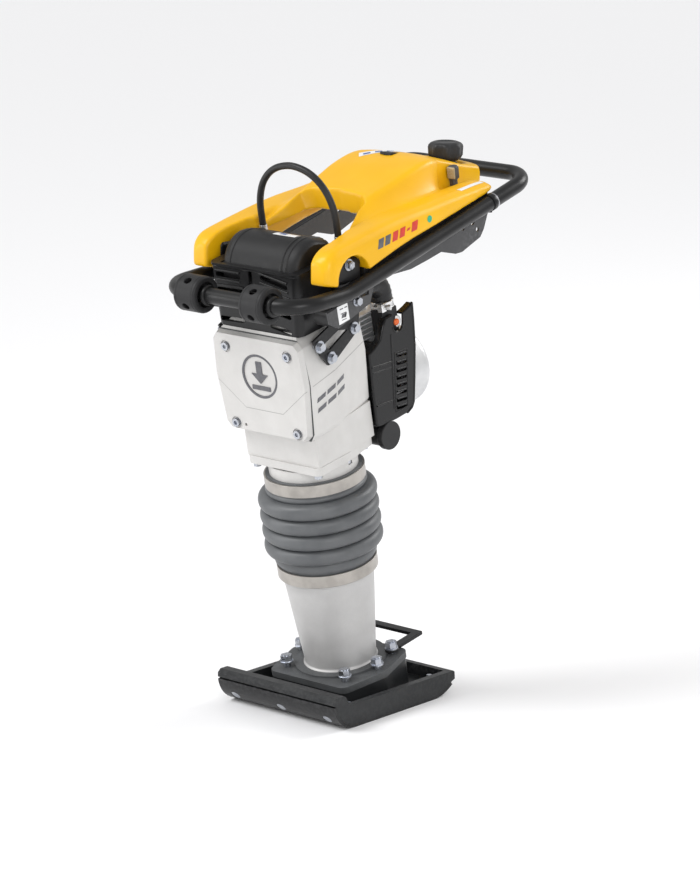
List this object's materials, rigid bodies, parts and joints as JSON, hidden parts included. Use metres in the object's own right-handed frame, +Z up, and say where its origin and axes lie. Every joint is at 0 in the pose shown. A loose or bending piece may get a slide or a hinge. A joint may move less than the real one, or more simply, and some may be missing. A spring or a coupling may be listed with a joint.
{
  "type": "tamping rammer",
  "caption": "Upright two-stroke vibratory tamping rammer with a leaning bellows leg, flat shoe, cast crankcase, tank hood and a looped guide handle with rollers.",
  "frame": {"origin": "middle of the shoe's flat sole, on the ground", "axes": "+Z up, -Y is the front, to which the ram axis leans; +X is the machine's left seen by its operator"},
  "size_m": [0.3452, 0.682, 0.9929],
  "materials": {
    "sole_plate": "satin black paint on steel",
    "shoe_body": "black moulded composite, fine grain",
    "sole_bolts": "zinc plated",
    "foot_flange": "dark grey cast iron, painted",
    "flange_nuts": "bluish zinc plated",
    "lift_bar": "black powder coat",
    "spring_cylinder": "light grey paint",
    "lower_clamp": "warm stainless band",
    "bellows": "grey moulded rubber, satin",
    "guide_bush": "bearing plastic",
    "spring_tube": "drawn steel",
    "ram_springs": "blue-grey enamel",
    "plunger": "ground steel",
    "crankcase": "shot-blasted casting",
    "front_cover": "shot-blasted casting",
    "cover_gasket": "dark gasket",
    "cover_screws": "zinc plated",
    "guide_cylinder": "casting",
    "flange_bolts": "zinc plated",
    "upper_clamp": "warm stainless band",
    "bearings": "ground bearing steel",
    "muffler": "heat-tinted sheet",
    "muffler_guard": "black powder coat",
    "filter_housing": "black plastic",
    "filter_element": "pleated paper",
    "filter_cover": "black grained plastic",
    "cable_ends": "pressed ferrules",
    "lifting_cable": "black sleeve over steel rope",
    "side_brackets": "black powder coat",
    "bracket_bolts": "zinc plated",
    "rubber_buffers": "black rubber",
    "engine_housing": "black casting",
    "engine_cylinder": "bare casting",
    "spark_plug": "rubber cap",
    "engine_shroud": "black moulded cover, low gloss",
    "starter_housing": "pressed dome",
    "carburettor": "die casting",
    "intake_elbow": "black rubber hose",
    "hose_clamp": "stainless band",
    "engine_buffer": "black rubber",
    "guide_handle": "black powder coat",
    "handle_plates": "dark powder coat",
    "fuel_tank": "yellow rotomoulded plastic, satin",
    "vent_plug": "black plastic",
    "pivot_bolts": "zinc plated",
    "crank_gear": "hardened steel",
    "conrod": "forged steel",
    "wrist_pin": "ground steel",
    "clutch_drum": "turned steel",
    "crankshaft": "forged steel",
    "flywheel": "cast fan wheel",
    "clutch_shoes": "friction lined",
    "engine_piston": "machined",
    "fuel_cap": "black plastic",
    "cap_seal": "black rubber",
    "roller_left": "black nylon",
    "roller_right": "black nylon",
    "throttle_lever": "dark plastic",
    "lever_pad": "beige ribbed pad",
    "starter_grip": "black plastic"
  },
  "bodies": {
    "foot_unit": {"sole_plate": "sole_plate", "shoe_body": "shoe_body", "sole_bolts": "sole_bolts", "foot_flange": "foot_flange", "flange_nuts": "flange_nuts", "lift_bar": "lift_bar", "spring_cylinder": "spring_cylinder", "lower_clamp": "lower_clamp", "bellows": "bellows", "guide_bush": "guide_bush", "spring_tube": "spring_tube", "ram_springs": "ram_springs", "plunger": "plunger"},
    "upper_unit": {"crankcase": "crankcase", "front_cover": "front_cover", "cover_gasket": "cover_gasket", "cover_screws": "cover_screws", "guide_cylinder": "guide_cylinder", "flange_bolts": "flange_bolts", "upper_clamp": "upper_clamp", "bearings": "bearings", "muffler": "muffler", "muffler_guard": "muffler_guard", "filter_housing": "filter_housing", "filter_element": "filter_element", "filter_cover": "filter_cover", "cable_ends": "cable_ends", "lifting_cable": "lifting_cable", "side_brackets": "side_brackets", "bracket_bolts": "bracket_bolts", "rubber_buffers": "rubber_buffers", "engine_housing": "engine_housing", "engine_cylinder": "engine_cylinder", "spark_plug": "spark_plug", "engine_shroud": "engine_shroud", "starter_housing": "starter_housing", "carburettor": "carburettor", "intake_elbow": "intake_elbow", "hose_clamp": "hose_clamp", "engine_buffer": "engine_buffer"},
    "guide_frame": {"guide_handle": "guide_handle", "handle_plates": "handle_plates", "fuel_tank": "fuel_tank", "vent_plug": "vent_plug", "pivot_bolts": "pivot_bolts"},
    "roller_left_body": {"roller_left": "roller_left"},
    "roller_right_body": {"roller_right": "roller_right"},
    "throttle": {"throttle_lever": "throttle_lever", "lever_pad": "lever_pad"},
    "cap_insert": {"cap_seal": "cap_seal"},
    "cap_body": {"fuel_cap": "fuel_cap"},
    "crank": {"crank_gear": "crank_gear"},
    "rod": {"conrod": "conrod", "wrist_pin": "wrist_pin"},
    "clutch": {"clutch_drum": "clutch_drum"},
    "engine_shaft": {"crankshaft": "crankshaft", "flywheel": "flywheel", "clutch_shoes": "clutch_shoes"},
    "piston": {"engine_piston": "engine_piston"},
    "starter": {"starter_grip": "starter_grip"}
  },
  "joints": [
    {"name": "ram_stroke", "type": "slide", "parent": "foot_unit", "child": "upper_unit", "axis": [0, -0.1925, 0.9813], "range_m": [0, 0.062], "deforming": ["bellows"]},
    {"name": "handle_rock", "type": "hinge", "parent": "upper_unit", "child": "guide_frame", "pos_m": [0, -0.122, 0.7695], "axis": [1, 0, 0], "range_deg": [-2, 2], "stiffness_Nm_per_rad": 1500},
    {"name": "roller_left_spin", "type": "hinge", "parent": "guide_frame", "child": "roller_left_body", "pos_m": [-0.076, -0.28, 0.777], "axis": [1, 0, 0], "continuous": true},
    {"name": "roller_right_spin", "type": "hinge", "parent": "guide_frame", "child": "roller_right_body", "pos_m": [0.076, -0.28, 0.777], "axis": [1, 0, 0], "continuous": true},
    {"name": "throttle_swing", "type": "hinge", "parent": "guide_frame", "child": "throttle", "pos_m": [0.088, 0.218, 0.905], "axis": [1, 0, 0], "range_deg": [0, 30]},
    {"name": "cap_lift", "type": "slide", "parent": "guide_frame", "child": "cap_insert", "axis": [0, 0, 1], "range_m": [0, 0.009]},
    {"name": "cap_turn", "type": "hinge", "parent": "cap_insert", "child": "cap_body", "pos_m": [0.038, 0.252, 0.952], "axis": [0, 0, 1], "range_deg": [0, 540]},
    {"name": "crank_turn", "type": "hinge", "parent": "upper_unit", "child": "crank", "pos_m": [0, -0.0981, 0.62999], "axis": [0, 0.9813, 0.1925], "continuous": true},
    {"name": "rod_swing", "type": "hinge", "parent": "crank", "child": "rod", "pos_m": [0, -0.10407, 0.66041], "axis": [0, 0.9813, 0.1925], "continuous": true},
    {"name": "clutch_turn", "type": "hinge", "parent": "upper_unit", "child": "clutch", "pos_m": [0, 0.0113, 0.56585], "axis": [0, 0.9813, 0.1925], "continuous": true},
    {"name": "engine_turn", "type": "hinge", "parent": "upper_unit", "child": "engine_shaft", "pos_m": [0, 0.06527, 0.57644], "axis": [0, 0.9813, 0.1925], "continuous": true},
    {"name": "piston_slide", "type": "slide", "parent": "upper_unit", "child": "piston", "axis": [0, -0.1925, 0.9813], "range_m": [-0.019, 0.019]},
    {"name": "starter_pull", "type": "slide", "parent": "upper_unit", "child": "starter", "axis": [0, 0.628, 0.7782], "range_m": [0, 0.35], "stiffness_N_per_m": 30, "springref_m": -0.4}
  ],
  "couplings": [
    {"joint": "cap_lift", "follows": "cap_turn", "m_per_rad": 0.00095493},
    {"joint": "rod_swing", "follows": "crank_turn", "ratio": -1},
    {"joint": "clutch_turn", "follows": "crank_turn", "ratio": -6}
  ]
}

▸ Exercise task:
Look for lines containing the string "joints" and copy them all.

▸ Solution for this task:
List this object's materials, rigid bodies, parts and joints as JSON, hidden parts included. Use metres in the object's own right-handed frame, +Z up, and say where its origin and axes lie. Every joint is at 0 in the pose shown. A loose or bending piece may get a slide or a hinge. A joint may move less than the real one, or more simply, and some may be missing. A spring or a coupling may be listed with a joint.
  "joints": [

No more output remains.